Trying to find balance…

Trying to find a little balance in my life between my mindfulness and excessive thinking. More and more I am starting to have more periods where my mind is relaxed, essentially not thinking of anything consciously for durations of time. I think it is really heathy for me and part of finding my inner peace, going beyond just not thinking about the past or future, but rather not really thinking at all, just absorbing information. 

Where I am trying to find balance now, is that I obviously still need to spend a portion of time thinking of new ideas to write about and planning out a bit of the future. I worry in a way that if I stop the racing thoughts, they won’t come back… In fact, I have a little bit of a funny story… 

When this schizophrenia really started, and I began to feel I was part of a huge conspiracy, my mind just went into gear and wanted to figure everything out… it just raced and raced for years, always thinking… Well, when I started working on my anxiety and started with the medication, one night when I went to bed… I stopped consciously thinking, and I freaked out, I woke up in a panic thinking I had lost my memory, I just started trying to think of anything I possibly could. Eventually I got my mind racing again and stopped panicking. I eventually realized that it would be a good thing to relax and not think, but then it became a very gradual process of slowing my mind down in general and also starting to have moments of no thoughts at all. It is a good feeling, now that I trust I will think again haha… I think when I was younger I spent a great deal of my time not really thinking, but rather just absorbing information.  
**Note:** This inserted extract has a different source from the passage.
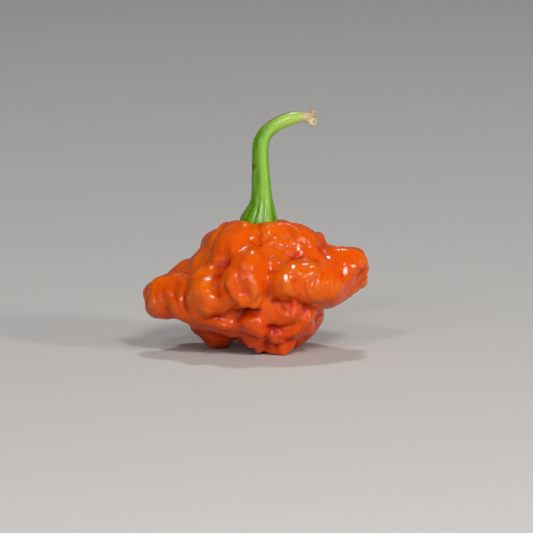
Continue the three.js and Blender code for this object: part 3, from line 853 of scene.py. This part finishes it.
def stalkTree():
    # sweeps a circle along the route, swells it to each place's girth, and flutes it
    tree, given = newGeometryTree("fluted_stalk", stalk["sizes"])
    where = addNode(tree, "GeometryNodeInputPosition").outputs[0]
    route = feed(tree, addNode(tree, "GeometryNodeMeshToCurve"), Mesh=given["Geometry"]).outputs[0]
    route = storeValue(tree, route, "centre", where, "FLOAT_VECTOR")
    ring = addNode(tree, "GeometryNodeCurvePrimitiveCircle")
    ring = feed(tree, ring, Resolution=given["Sides"], Radius=1 * mm).outputs[0]
    ring = storeValue(tree, ring, "around", vectorMath(tree, "SCALE", where, 1 / mm), "FLOAT_VECTOR")
    sweep = addNode(tree, "GeometryNodeCurveToMesh")
    feed(tree, sweep, Curve=route, Profile_Curve=ring, Fill_Caps=True)
    centre = storedValue(tree, "centre", "FLOAT_VECTOR")
    x, y, _ = splitVector(tree, storedValue(tree, "around", "FLOAT_VECTOR"))
    girth, rib, along = storedValue(tree, "girth"), storedValue(tree, "rib"), storedValue(tree, "along")
    # no two ribs are quite as wide
    angle = mathNode(tree, "ARCTAN2", y, x)
    sway = mathNode(tree, "SINE", mathNode(tree, "MULTIPLY_ADD", angle, 3.0, 0.6))
    uneven = mathNode(tree, "MULTIPLY_ADD", sway, 0.16, angle)
    ribs = times(tree, uneven, mathNode(tree, "DIVIDE", given["Ribs"], 2.0))
    ridge = mathNode(tree, "POWER", mathNode(tree, "ABSOLUTE", mathNode(tree, "COSINE", ribs)), 0.7)
    fluting = times(tree, mathNode(tree, "SUBTRACT", ridge, 0.72), times(tree, rib, given["Flute"]))
    # streaks run along it
    sample = joinVector(tree, times(tree, x, given["Streaks"]), times(tree, y, given["Streaks"]),
                        times(tree, along, 9.0))
    noise = noiseNode(tree, sample, 0.16, 3.0, 0.6, 0.2)
    streak = times(tree, mathNode(tree, "SUBTRACT", noise, 0.5), times(tree, given["Streak Depth"], 4.0))
    reach = plus(tree, girth, plus(tree, fluting, streak))
    arm = vectorMath(tree, "SCALE", vectorMath(tree, "SUBTRACT", where, centre), reach)
    skinned = moveAndSmooth(tree, sweep.outputs[0], Position=vectorMath(tree, "ADD", centre, arm))
    # how deep in a groove between ribs each spot is, for the material's painted shade in the grooves
    groove_shade = times(tree, rampNode(tree, ridge, 0.75, 0.25), rib)
    return closeTree(tree, storeValue(tree, skinned, "groove_shade", groove_shade), given["Material"])


def makeStalk():
    t = np.linspace(0, 1, stalk["steps"])
    route = curveThrough([ring[0] for ring in stalk["rings"]], t)
    girth = curveThrough([(ring[1], ring[2], 0) for ring in stalk["rings"]], t)
    edges = [(n, n + 1) for n in range(len(t) - 1)]
    piece = meshObject("stalk", (route + toFrame) * mm, [], edges)
    setAttribute(piece, "girth", girth[:, 0])
    setAttribute(piece, "rib", ramp(girth[:, 1], 0, 0.3))
    setAttribute(piece, "along", t)
    return piece


def stalkMaterial():
    material, tree, shader = newMaterial("green_stalk")
    where = addNode(tree, "ShaderNodeTexCoord").outputs["Object"]
    normal = addNode(tree, "ShaderNodeNewGeometry").outputs["Normal"]
    along, groove_shade = markNode(tree, "along"), markNode(tree, "groove_shade")
    drawnOut = joinVector(tree, 0.0, 0.0, times(tree, along, 1.6))
    drawnOut = vectorMath(tree, "ADD", markNode(tree, "around", "Vector"), drawnOut)
    streaks = noiseNode(tree, drawnOut, 4.5, 4.0, 0.65, 0.3)
    fine = noiseNode(tree, drawnOut, 16.0, 3.0, 0.6)
    blotches = noiseNode(tree, where, 1 / (1.1 * mm), 3, 0.6, 0.4)
    colour = blendColour(tree, rampNode(tree, streaks, 0.32, 0.64), green["dark"], green["mid"])
    colour = blendColour(tree, rampNode(tree, fine, 0.5, 0.72, 0, 0.45), colour, green["pale"])
    # painted sheen: its front is paler towards the right, above the cap
    rightward = vectorMath(tree, "DOT_PRODUCT", normal, (0.5, -0.84, 0.2))
    painted_sheen = times(tree, rampNode(tree, rightward, 0.82, 0.98, 0, 0.62),
                  rampNode(tree, along, 0.08, 0.3, 0.35, 1))
    colour = blendColour(tree, painted_sheen, colour, green["pale"])
    # pale blotches near the cap's rim, painted as wet highlights, and painted shade in the grooves between
    # its ribs
    rim = times(tree, rampNode(tree, along, 0.16, 0.02), rampNode(tree, blotches, 0.52, 0.68, 0, 0.75))
    colour = blendColour(tree, rim, colour, green["pale"])
    colour = blendColour(tree, times(tree, groove_shade, 0.8), colour, green["dark"])
    # yellower round the hook, with a brown bloom along its upper edge
    colour = blendColour(tree, rampNode(tree, along, 0.58, 0.82, 0, 0.85), colour, green["yellow"])
    upward = rampNode(tree, vectorMath(tree, "DOT_PRODUCT", normal, (-0.35, 0.2, 0.92)), 0.7, 0.95)
    bloom = times(tree, upward, rampNode(tree, along, 0.6, 0.75, 0, 0.9))
    colour = blendColour(tree, bloom, colour, green["brown"])
    # the brown stain on its left
    away = vectorMath(tree, "SUBTRACT", where, tuple(np.array(green["stainPlace"]) * mm))
    away = vectorMath(tree, "DIVIDE", away, tuple(np.array(green["stainReach"]) * mm))
    ragged = mathNode(tree, "MULTIPLY_ADD", blotches, 1.6, -0.8)
    spot = plus(tree, vectorMath(tree, "LENGTH", away), ragged)
    colour = blendColour(tree, rampNode(tree, spot, 1.0, 0.3, 0, 0.8), colour, green["stain"])
    # a ragged tan end
    end = mathNode(tree, "MULTIPLY_ADD", streaks, 0.12, along)
    colour = blendColour(tree, rampNode(tree, end, 0.92, 0.99), colour, green["tan"])
    relief = plus(tree, fine, times(tree, blotches, 0.5))
    feed(tree, shader, Base_Color=colour, Roughness=rampNode(tree, streaks, 0.3, 0.7, 0.3, 0.42),
         Normal=bumpNode(tree, relief, green["reliefDepth"]), Specular_IOR_Level=0.08,
         Coat_Weight=green["gloss"], Coat_Roughness=0.3, Coat_IOR=1.5)
    return material


stem = makeStalk()
runTree(stem, stalkTree(), stalkMaterial(), stalk["sizes"])
print("stalk swept:", len(stem.data.polygons), "faces")


# The torn end of the stalk, with its two dry lips

def outsideTornEnd(p):
    far = np.full(len(p), 1e3)
    for _, middle, half, tilt, soft in tornEnd["lobes"]:
        far = melt(far, outsideLobe(p, middle, half, tilt), soft)
    for middle, half in tornEnd["hollows"]:
        far = -melt(-far, outsideLobe(p, middle, half, 0), 0.25)
    return far


def tornTree():
    # roughens the lips, and sets short dry fibres on their torn faces
    tree, given = newGeometryTree("torn_lips", tornEnd["sizes"])
    inMm = vectorMath(tree, "SCALE", addNode(tree, "GeometryNodeInputPosition").outputs[0], 1 / mm)
    noise = noiseNode(tree, inMm, mathNode(tree, "DIVIDE", 1.0, given["Rough Size"]), 3.0, 0.6)
    height = times(tree, mathNode(tree, "SUBTRACT", noise, 0.5), times(tree, given["Rough Depth"], 4 * mm))
    offset = vectorMath(tree, "SCALE", addNode(tree, "GeometryNodeInputNormal").outputs[0], height)
    lips = moveAndSmooth(tree, given["Geometry"], Offset=offset)
    tornArea = 8 * mm ** 2
    density = times(tree, storedValue(tree, "torn"), times(tree, given["Fibres"], 1 / tornArea))
    scatter = addNode(tree, "GeometryNodeDistributePointsOnFaces")
    feed(tree, scatter, Mesh=lips, Density=density, Seed=given["Seed"])
    fibre = addNode(tree, "GeometryNodeMeshCone")
    feed(tree, fibre, Vertices=5, Radius_Top=0.2 * mm, Radius_Bottom=1 * mm, Depth=1 * mm)
    size = addNode(tree, "FunctionNodeRandomValue", data_type="FLOAT")
    feed(tree, size, Seed=given["Seed"])
    size.inputs[2].default_value = 0.4  # the shortest fibre's share of the longest
    length = times(tree, size.outputs[1], given["Fibre Length"])
    plant = addNode(tree, "GeometryNodeInstanceOnPoints")
    feed(tree, plant, Points=scatter.outputs["Points"], Instance=fibre.outputs["Mesh"],
         Rotation=scatter.outputs["Rotation"],
         Scale=joinVector(tree, given["Fibre Thickness"], given["Fibre Thickness"], length))
    both = addNode(tree, "GeometryNodeJoinGeometry")
    for part in (plant.outputs[0], lips):
        tree.links.new(part, both.inputs[0])
    return closeTree(tree, both.outputs[0], given["Material"])


def tornMaterial():
    material, tree, shader = newMaterial("dry_end")
    where = addNode(tree, "ShaderNodeTexCoord").outputs["Object"]
    lower, torn, neck = markNode(tree, "lower"), markNode(tree, "torn"), markNode(tree, "neck")
    grain = noiseNode(tree, where, 1 / (0.5 * mm), 4, 0.65, 0.5)
    colour = blendColour(tree, lower, green["pink"], green["cream"])
    colour = blendColour(tree, rampNode(tree, grain, 0.4, 0.75, 0, 0.6), colour, green["tan"])
    colour = blendColour(tree, times(tree, torn, 0.75), colour, green["pith"])
    colour = blendColour(tree, neck, colour, green["tan"])
    feed(tree, shader, Base_Color=colour, Roughness=rampNode(tree, grain, 0.3, 0.7, 0.45, 0.7),
         Normal=bumpNode(tree, grain, 0.08))
    return material


def makeTornEnd():
    spots, faces = netOf(outsideTornEnd, (9.6, 1.4, 55.4), (16, 5.8, 60.6), tornEnd["step"])
    spots = ontoZero(spots, outsideTornEnd)
    piece = meshObject("torn_end", (spots + toFrame) * mm, faces)
    inHollow = np.min([outsideLobe(spots, middle, half, 0) for middle, half in tornEnd["hollows"]], axis=0)
    setAttribute(piece, "torn", ramp(-inHollow, -0.22, 0.02))
    setAttribute(piece, "lower", ramp(-spots[:, 2] + 0.25 * (spots[:, 0] - 13), -58.2, -57.4))
    setAttribute(piece, "neck", ramp(-spots[:, 0], -13.3, -12.2))
    return piece


dryEnd = makeTornEnd()
runTree(dryEnd, tornTree(), tornMaterial(), tornEnd["sizes"])
print("torn end made:", len(dryEnd.data.polygons), "faces")


# Camera, floor and light

look = {
    "worldStrength": 0.1,
    "world": (0.95, 0.97, 1.0),
    "floor": (0.54, 0.53, 0.52),
    # name, place in mm, width and height in mm, watts, colour
    "lamps": [
        ("keyLamp", (300, -900, 800), (220, 220), 6.8, (1, 0.98, 0.95)),
        ("frontLamp", (-60, -1240, 330), (100, 100), 1.4, (1, 0.98, 0.96)),
        ("sideLamp", (1000, -700, 420), (170, 280), 6.4, (1, 0.98, 0.96)),
        ("fillLamp", (-560, -1080, 420), (110, 110), 1.6, (0.98, 0.98, 1)),
        ("upperLamp", (-300, -980, 760), (150, 150), 2.6, (1, 0.99, 0.97)),
        ("rimLamp", (100, 700, 1500), (190, 190), 7.6, (1, 0.99, 0.97)),
    ],
    "aim": (0, 0, 22),
}


def pointAt(thing, target):
    thing.rotation_euler = (Vector(target) - thing.location).to_track_quat("-Z", "Y").to_euler()


def makeCamera():
    half = view["pictureWidth"] / 2
    x = (half - view["zeroPixel"][0]) * view["pixelSize"] + toFrame[0]
    height = (view["zeroPixel"][1] - half) * view["pixelSize"] + tiltSin * view["toesDepth"]
    target = Vector((x, toFrame[1], height / tiltCos)) * mm
    camera = newObject("camera", bpy.data.cameras.new("camera"))
    camera.location = target + Vector((0, -tiltCos, tiltSin)) * view["distance"] * mm
    pointAt(camera, target)
    pictureSize = view["pictureWidth"] * view["pixelSize"]
    camera.data.lens = camera.data.sensor_width * view["distance"] / pictureSize
    camera.data.clip_start = 0.01
    camera.data.clip_end = 60
    bpy.context.scene.camera = camera


def makeFloor():
    sides, reach = 96, 7  # its reach is in metres
    around = [2 * math.pi * n / sides for n in range(sides)]
    rim = [(reach * math.cos(a), reach * math.sin(a), 0) for a in around]
    floor = meshObject("floor", rim, [list(range(sides))])
    material, tree, shader = newMaterial("pale_floor")
    feed(tree, shader, Base_Color=(*look["floor"], 1), Roughness=0.7)
    floor.data.materials.append(material)


def makeLamps():
    for name, place, (width, height), watts, colour in look["lamps"]:
        lamp = bpy.data.lights.new(name, "AREA")
        lamp.shape = "RECTANGLE"
        lamp.size, lamp.size_y = width * mm, height * mm
        lamp.energy = watts
        lamp.color = colour
        holder = newObject(name, lamp)
        holder.location = Vector(place) * mm
        pointAt(holder, Vector(look["aim"]) * mm)
    # the picture shows the colours as they are, without a film's rolling off
    bpy.context.scene.view_settings.view_transform = "Standard"
    world = bpy.data.worlds.new("studio")
    bpy.context.scene.world = world
    world.use_nodes = True
    background = world.node_tree.nodes["Background"]
    feed(world.node_tree, background, Color=(*look["world"], 1), Strength=look["worldStrength"])


makeCamera()
makeFloor()
makeLamps()
print("camera, floor and lamps made")

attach(fruit, "root")
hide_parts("fruit")
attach(stem, "root")
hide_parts("stalk_and_cap")
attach(dryEnd, "root")
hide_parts("stalk_and_cap")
But, now I want to make sure I spend enough time thinking up new ideas… but I have to realize, that doesn’t mean I need to think about it all day, excessively. Rather I just need to set a certain amount of time a day to look at prompts, read articles, or whatever to get the wheels turning for a little while, think up my two ideas for the day and then be done with it…. If something else happens to pop in my head throughout the day I have a notebook ready to write it down. 

I already worry about writers block somewhere down the road, whether in a year or whenever… But, I just need to develop my little system and stick to it… trust the system. Especially now that I plan to cut myself off from the news, that is obviously a source of ideas or a place to see what is going on in the world, or what may be important to talk about. I remind myself that the blog is a journal as well, so many days I will just be talking about day to day activity. The ideas should come if I get a good system… 

I need to start letting my mind slip into relaxation mode after I do a little work though… It seems to want too. But, then sometimes, it is a new animal to deal with, because in that relaxed state yet, it is still battling depression and boredom… So, I may achieve a relaxed state, but for whatever reason I may still slip into a little bit of a depression… then my mind fires up its own dopamine drug and gets me all revved up again, and the cycle repeats itself… although I get a little closer every time to be fully relaxed. It is nice when I can finally sit down and watch an entire movie without stopping or fidgeting throughout, moving all around the chair. 

I do get some moments of complete relaxation though… it is kind of like when I was getting out of the deep depression, first I might feel good a few hours a week, then eventually a day, then eventually a week, then eventually close to a month. I am at a few hours a week of complete relaxation right now, I have gotten lucky with a day, and have almost went a whole week before. So, it is the next thing my brain is working on. Which, I have always felt my brain has been systematically fixing itself, starting with the worst problems and then working its way up. 

So, getting closer and closer, and also trying to find a balance between not thinking, and letting my mind race a bit. 

I am in a decent place mentally though, bouncing back from little stressful and depressive moments much faster than before. 

Think that about wraps it up today… I might as well be sitting on the couch in a therapist’s office haha.